Tobias H. Ten Eyck was born in 1717 to a wealthy family from Albany, New York. He lived in Schenectady as a child and met his wife, Rachel De Peyster. The year he married Ms. De Peyster, he had this brick Georgian mansion built, which at the time, had a gambrel roof. Tobias was counted among Schenectady’s wealthiest businessmen, dealing in trade here until his death in 1774. The house was purchased next by James Ellice, who lived in the home with his wife Ann. While on a business trip to Montreal as an “Indian fur trader”, Ellice died at the young age of 33. His widow Ann remarried Joseph C. Yates, a lawyer.

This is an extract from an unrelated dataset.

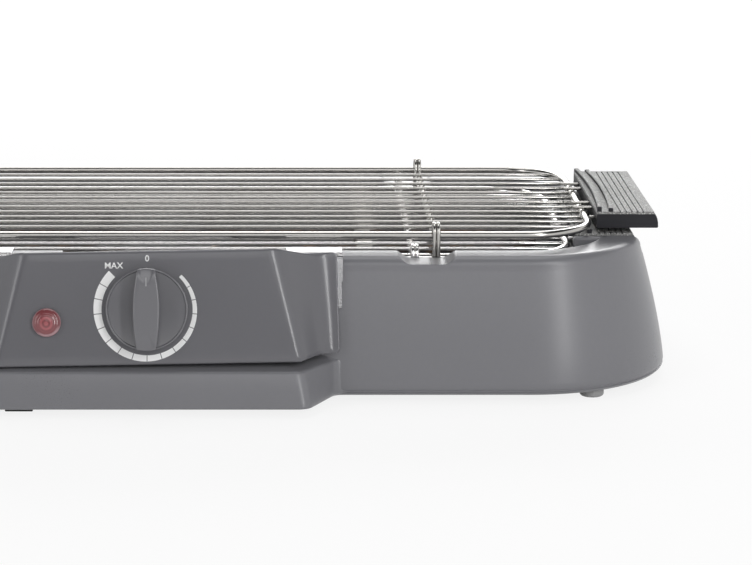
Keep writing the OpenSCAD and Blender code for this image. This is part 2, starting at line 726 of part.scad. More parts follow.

The couple occupied this home and Joseph built the one story law office to the side of the building to run his firm out of. He also had this home “modernized in the early 1800s, boxing off the third story and adding the Federal period detailing. He served as the mayor of Schenectady (beginning in 1798), being appointed successively to twelve one-year terms. In 1805 he was elected as a state senator, in 1808 as a State Supreme Court justice, and in 1823, as the seventh governor of New York (1823–1824).